As well as drawing, Eleanor painted in oils and watercolours, and exhibited her work regularly. She also sold paintings from the studio she obtained in Holland Park, London. Her repertoire included some work in other media - she joined the Pastel Society and exhibited there in 1904, created a sculpture in the same year, carried out design work for Liberty's and designed stained glass windows, too. From 1905, she became a teacher, working first at King's College for Women and then in 1910 at the Byam Shaw and Vicat Cole Art School, which was co-founded by her friend and King's College colleague, John Byam Shaw.
The subject matter Eleanor chose for her works came mainly from English Literature as she was less familiar with the classical literature that her male colleagues were more likely to have been taught. Hence she was selected to illustrate books of works by Shakespeare, Tennyson and Robert Browning, and was also inspired by the Bible and tales of the court of King Arthur.
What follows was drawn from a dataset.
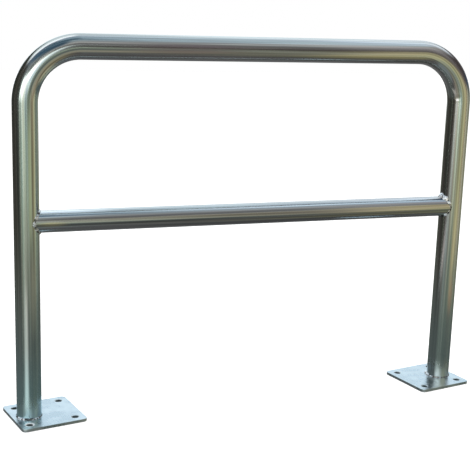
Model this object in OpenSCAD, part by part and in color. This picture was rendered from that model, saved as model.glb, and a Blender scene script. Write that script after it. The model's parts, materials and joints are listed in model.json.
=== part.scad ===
// Steel safety barrier: a bent tube hoop with a middle rail, welded to two drilled base plates.
// The origin is on the ground midway between the posts. X runs along the barrier, and Z is up.

/* [Hoop] */
// Height of the top of the hoop above the ground
hoop_h = 1000; // [800:10:1200]
// Distance between the centre lines of the two posts
post_pitch = 1226; // [900:2:1600]
// Outside diameter of the hoop tube
tube_d = 65; // [60:1:76]
// Wall thickness of the hoop tube
tube_wall = 2.5; // [2:0.1:4]
// Radius of the two bends, at the middle of the tube
bend_r = 140; // [120:1:220]

/* [Middle rail] */
// Outside diameter of the middle rail
rail_d = 57; // [33:1:57]
// Wall thickness of the middle rail
rail_wall = 2.5; // [2:0.1:4]
// Height of the rail's centre line above the ground
rail_z = 528; // [300:1:560]

/* [Base plates] */
// Side of each square base plate
plate_side = 176; // [170:1:220]
// Thickness of the base plates
plate_t = 8; // [5:0.5:12]
// Radius of the plate corners
plate_corner_r = 12; // [3:1:15]
// How far the plate's middle lies inward of its post
plate_shift = 42; // [0:1:44]
// Turn of both plates about their posts, as they were welded on
plate_turn = 11; // [0:1:15]
// Diameter of the anchor holes
hole_d = 18; // [12:1:20]
// Spacing of the anchor holes, the same both ways
hole_pitch = 124; // [120:1:130]

/* [Welds] */
// Leg of the weld bead round each foot
foot_leg = 4; // [3:0.5:8]
// Leg of the weld bead round each end of the middle rail
rail_leg = 4; // [3:0.5:6]
// How far a bead's face bulges, as a share of its leg
bead_bulge = 0.22; // [0.1:0.02:0.3]
// How much each ripple swells a bead, as a share of its leg
ripple_swell = 0.16; // [0:0.02:0.24]
// Number of ripples round a bead
ripple_count = 48; // [24:2:60]

/* [Hidden] */
$fn = 96;

tube_r = tube_d / 2;
rail_r = rail_d / 2;
post_x = post_pitch / 2;
// Where each post ends and its bend begins
bend_z = hoop_h - tube_r - bend_r;
// Half the length of the straight top rail
top_half = post_x - bend_r;

// Three sections of a bead for each of its ripples
bead_steps = 3 * ripple_count;
// Where the points of a bead's bulging face lie between its two toes
bead_face = [0.25, 0.5, 0.75];
// Slow swells that the welder's hand leaves along a bead, as shares of its leg
hand_swell = [0.07, 0.05];
// How many of each slow swell there are round a bead
hand_waves = [3, 7];

zinc = "#c3cdcf";
zinc_rail = "#b9c4c8";
zinc_plate = "#cddbe0";
bead_grey = "#a8b3b2";

// Wall of a round tube, seen along the tube
module ring(diameter, wall) {
    difference() {
        circle(d = diameter);
        circle(d = diameter - 2 * wall);
    }
}

// One post of the hoop, standing on its base plate
module post() {
    translate([post_x, 0, plate_t])
        linear_extrude(bend_z - plate_t)
            ring(tube_d, tube_wall);
}

// Quarter bend from the right post up into the top rail
module bend() {
    translate([top_half, 0, bend_z])
        rotate([90, 0, 0])
            rotate_extrude(angle = 90)
                translate([bend_r, 0])
                    ring(tube_d, tube_wall);
}

// Straight top rail between the two bends
module top_rail() {
    translate([-top_half, 0, bend_z + bend_r])
        rotate([0, 90, 0])
            linear_extrude(2 * top_half)
                ring(tube_d, tube_wall);
}

// The hoop is one length of tube with two bends
module hoop() {
    color(zinc)
        union() {
            top_rail();
            for (side = [0, 1])
                mirror([side, 0, 0]) {
                    bend();
                    post();
                }
        }
}

// Middle rail, with its ends cut to saddles that fit round the posts
module middle_rail() {
    color(zinc_rail)
        difference() {
            translate([-post_x, 0, rail_z])
                rotate([0, 90, 0])
                    linear_extrude(post_pitch)
                        ring(rail_d, rail_wall);
            for (side = [-1, 1])
                translate([side * post_x, 0, rail_z - rail_d])
                    cylinder(d = tube_d, h = 2 * rail_d);
        }
}

// Outline of a square plate with rounded corners
module plate_outline() {
    inner = plate_side - 2 * plate_corner_r;
    square([plate_side, inner], center = true);
    square([inner, plate_side], center = true);
    for (x = [-1, 1], y = [-1, 1])
        translate([x, y] * inner / 2)
            circle(r = plate_corner_r);
}

// One base plate with its four anchor holes. side is -1 on the left and 1 on the right
module base_plate(side) {
    translate([side * post_x, 0, 0])
        rotate([0, 0, plate_turn])
            translate([-side * plate_shift, 0, 0])
                difference() {
                    linear_extrude(plate_t)
                        plate_outline();
                    for (x = [-1, 1], y = [-1, 1])
                        translate([x * hole_pitch / 2, y * hole_pitch / 2, -1])
                            cylinder(d = hole_d, h = plate_t + 2);
                }
}

module left_base_plate() {
    color(zinc_plate) base_plate(-1);
}

module right_base_plate() {
    color(zinc_plate) base_plate(1);
}

// Size of a bead at an angle round its run: even ripples on slow swells
function swell(turn, start) =
    1 + ripple_swell * abs(sin(ripple_count / 2 * turn))
    + hand_swell[0] * sin(hand_waves[0] * turn + start)
    + hand_swell[1] * sin(hand_waves[1] * turn + 2 * start);

// Points of a bead's bulging face, from one toe to the other, over the corner that it fills
function face_points(corner, toe_a, toe_b, leg) =
    let (middle = (toe_a + toe_b) / 2 - corner, outward = middle / norm(middle))
    [
        for (t = bead_face)
            (1 - t) * toe_a + t * toe_b + 4 * t * (1 - t) * bead_bulge * leg * outward
    ];

// Section of the bead round a foot: its corner, the toe on the post, the face, the toe on the plate
function foot_section(turn, start) =
    let (
        leg = foot_leg * swell(turn, start),
        out = [cos(turn), sin(turn), 0],
        corner = tube_r * out + [0, 0, plate_t],
        toe_plate = corner + leg * out,
        toe_post = corner + [0, 0, leg]
    )
    concat([corner, toe_post], face_points(corner, toe_post, toe_plate, leg), [toe_plate]);

// Point on a post, from its distance round the post and its height. The post's axis is at the origin
function on_post(around, height) =
    let (angle = around / tube_r * 180 / PI)
    [tube_r * cos(angle), tube_r * sin(angle), height];

// Section of the bead at an angle round the rail. It follows the saddle line where rail and post meet:
// one toe lies along the rail, and the other leaves the saddle line squarely round the post
function saddle_section(turn, start) =
    let (
        leg = rail_leg * swell(turn, start),
        lean = sqrt(1 - pow(rail_r * cos(turn) / tube_r, 2)),
        around = tube_r * asin(rail_r * cos(turn) / tube_r) * PI / 180,
        height = rail_z + rail_r * sin(turn),
        away = [cos(turn), sin(turn) / lean],
        step = away / norm(away),
        corner = on_post(around, height),
        toe_rail = corner + [leg, 0, 0],
        toe_post = on_post(around + leg * step.x, height + leg * step.y),
        post_side = on_post(around + leg / 2 * step.x, height + leg / 2 * step.y)
    )
    concat([corner, toe_rail], face_points(corner, toe_rail, toe_post, leg), [toe_post, post_side]);

// Closed ring of sections joined into one bead
module bead(sections) {
    rings = len(sections);
    around = len(sections[0]);
    polyhedron(
        points = [for (section = sections) each section],
        faces = [
            for (i = [0 : rings - 1], j = [0 : around - 1])
                let (
                    here = i * around,
                    next = (i + 1) % rings * around,
                    k = (j + 1) % around
                )
                each [
                    [here + j, next + k, here + k],
                    [here + j, next + j, next + k]
                ]
        ]
    );
}

module foot_weld(side, start) {
    color(bead_grey)
        translate([side * post_x, 0, 0])
            bead([
                for (i = [0 : bead_steps - 1])
                    foot_section(360 * i / bead_steps, start)
            ]);
}

module rail_weld(side, start) {
    color(bead_grey)
        translate([side * post_x, 0, 0])
            mirror([side > 0 ? 1 : 0, 0, 0])
                bead([
                    for (i = [0 : bead_steps - 1])
                        saddle_section(360 * i / bead_steps, start)
                ]);
}

module left_foot_weld() {
    foot_weld(-1, 40);
}

module right_foot_weld() {
    foot_weld(1, 150);
}

module left_rail_weld() {
    rail_weld(-1, 260);
}

module right_rail_weld() {
    rail_weld(1, 10);
}

hoop();
middle_rail();
left_base_plate();
right_base_plate();
left_foot_weld();
right_foot_weld();
left_rail_weld();
right_rail_weld();
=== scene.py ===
# %% [markdown]
# # A zinc-plated safety barrier
# The real barrier is one length of round steel tube, bent twice into a hoop, with a thinner rail across
# its middle and a drilled plate welded under each foot. All of it is zinc plated after welding, so every
# surface is bright, a little streaky along the tube, and full of reflections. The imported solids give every
# size and place. This lesson loads them, remakes each one as a finer mesh in the same place, and gives it
# its finish.

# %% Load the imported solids
import math

import bmesh
import bpy
from mathutils import Matrix, Vector, noise
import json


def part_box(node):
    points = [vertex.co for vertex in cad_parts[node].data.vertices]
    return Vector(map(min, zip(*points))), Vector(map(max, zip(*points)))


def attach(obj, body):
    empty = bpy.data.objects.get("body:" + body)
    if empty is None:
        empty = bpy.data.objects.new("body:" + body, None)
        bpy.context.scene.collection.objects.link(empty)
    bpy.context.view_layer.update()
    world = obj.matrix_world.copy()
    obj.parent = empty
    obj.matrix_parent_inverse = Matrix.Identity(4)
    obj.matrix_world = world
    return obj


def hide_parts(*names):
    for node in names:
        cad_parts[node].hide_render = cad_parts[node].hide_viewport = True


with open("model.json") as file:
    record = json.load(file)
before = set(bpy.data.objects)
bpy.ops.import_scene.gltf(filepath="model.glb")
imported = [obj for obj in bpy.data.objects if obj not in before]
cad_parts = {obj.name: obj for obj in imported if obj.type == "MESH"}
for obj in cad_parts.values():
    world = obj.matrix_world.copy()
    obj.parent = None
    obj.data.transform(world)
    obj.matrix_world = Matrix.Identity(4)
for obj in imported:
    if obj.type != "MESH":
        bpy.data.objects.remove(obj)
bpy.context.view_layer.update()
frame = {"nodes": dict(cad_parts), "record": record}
print("nodes:", sorted(frame["nodes"]))

# %% [markdown]
# ## Sizes
# Nothing is measured twice. The boxes of the solids and the mounts in the record already say how thick the
# tubes are, how high the rails lie and where the anchor holes are, so the finer pieces are worked out from
# them. They could be typed in again, but then two lists would have to agree. Only what a box can't tell,
# such as the radius of a bend, is written here as a real size.

# %% Read the sizes from the solids
hoop_low, hoop_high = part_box("hoop")
rail_low, rail_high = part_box("middle_rail")
TUBE_R = hoop_high.y
POST_X = hoop_high.x - TUBE_R
HOOP_TOP = hoop_high.z
PLATE_T = hoop_low.z
RAIL_R = rail_high.y
RAIL_Z = (rail_low.z + rail_high.z) / 2
TUBE_WALL = 0.0025
BEND_R = 0.140
BEND_Z = HOOP_TOP - TUBE_R - BEND_R
TOP_HALF = POST_X - BEND_R
SIDES = {"left": -1, "right": 1}
print(f"tube {2 * TUBE_R:.3f} m, rail {2 * RAIL_R:.3f} m at {RAIL_Z:.3f} m, posts {2 * POST_X:.3f} m apart")

# %% Read the base plates' sizes from their mounts
MOUNTS = {mount["name"]: mount for mount in frame["record"]["mounts"]}
HOLE_R = MOUNTS["left_anchor_holes"]["dims"]["hole_r_mm"] / 1000
HOLE_PITCH = MOUNTS["left_anchor_holes"]["dims"]["pcd_mm"] / 1000 / math.sqrt(2)
PLATE_CENTRE = {side: Vector(MOUNTS[f"{side}_plate_underside"]["pos_m"]) for side in SIDES}
shift = PLATE_CENTRE["left"] - Vector((-POST_X, 0, 0))
PLATE_TURN = math.atan2(shift.y, shift.x)
PLATE_SIDE = 0.176
PLATE_CORNER_R = 0.012
print(f"plates turned {math.degrees(PLATE_TURN):.1f} degrees, holes {HOLE_PITCH:.3f} m apart")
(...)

Although Eleanor was somewhat influenced by her gender in terms of the education she had had, her art was not as restricted as that of earlier women artists, who had been expected to focus on domestic scenes. There were other women artists whose art fitted into the Pre-Raphaelite style, such as Evelyn De Morgan, who died in 1919, and Annie Louisa Swynnerton, who died in 1933, but Eleanor was considered by several critics to be one of the most talented women artists of the time. Her work also compared well to that of contemporary male artists, as her exhibitions were popular, and her commercial success was a testament to the wide appeal of her skill.
A fine example of her style and skill is the oil painting The Forerunner from 1920. Named after and inspired by the 1902 novel The Romance of Leonardo da Vinci The Forerunner by Dmitri Merejkovsky, it depicts Leonardo da Vinci demonstrating a model of his design for a flying machine. The painting is filled with bright reds, blues and golds, and fine details, such as patterns on the clothes of the people watching, and frescoes in the background of the scene. The women are painted in the static, posed style of da Vinci, but the men are depicted in a modern, realistic style, looking on with curiosity, laughter or boredom.
During the First World War, Eleanor contributed to the war effort by selling paintings to raise funds for charities including the Red Cross. After the war, she continued to have some success and fame, as a book was published in 1919 entitled Eleanor Fortescue Brickdale's Golden Book of Famous Women, with descriptions of the women provided by well-known writers including Tennyson. She continued teaching, drawing for magazines including Maternity and Child Welfare and Illustrated London News, illustrating books, and designing memorials to those who died in the war.
Perhaps as a result of working so hard, in 1923 Eleanor fell ill. It is not known what the illness was, but it affected her hands, so she was unable to draw or paint. It also affected her eyes, so when she recovered enough to be able to hold a pencil or paintbrush she had difficulty with small designs. Instead she found it easier to produce larger works, particularly designs for altarpieces and stained glass windows in churches around the Bristol area.
Another period of ill health in 1938, and the outbreak of the Second World War in 1939 put an end to Eleanor's work as an artist, and she died on 10 March, 1945 at the age of 73.
Eleanor's work is owned by a number of different people and organisations around the UK and a selection of her work is available on the BBC Your Paintings website. The Ashmolean Museum in Oxford held a retrospective in 1972, including the painting Time the Physician from the Museum's collection. Lord Leverhulme of Port Sunlight had purchased The Forerunner in 1920 so in 2012 there was a retrospective of her paintings and drawings displayed in Port Sunlight's Lady Lever Art Gallery. In addition, a book2 describing her life and cataloguing her work was commissioned to commemorate the occasion and bring her popularity into the 21st Century.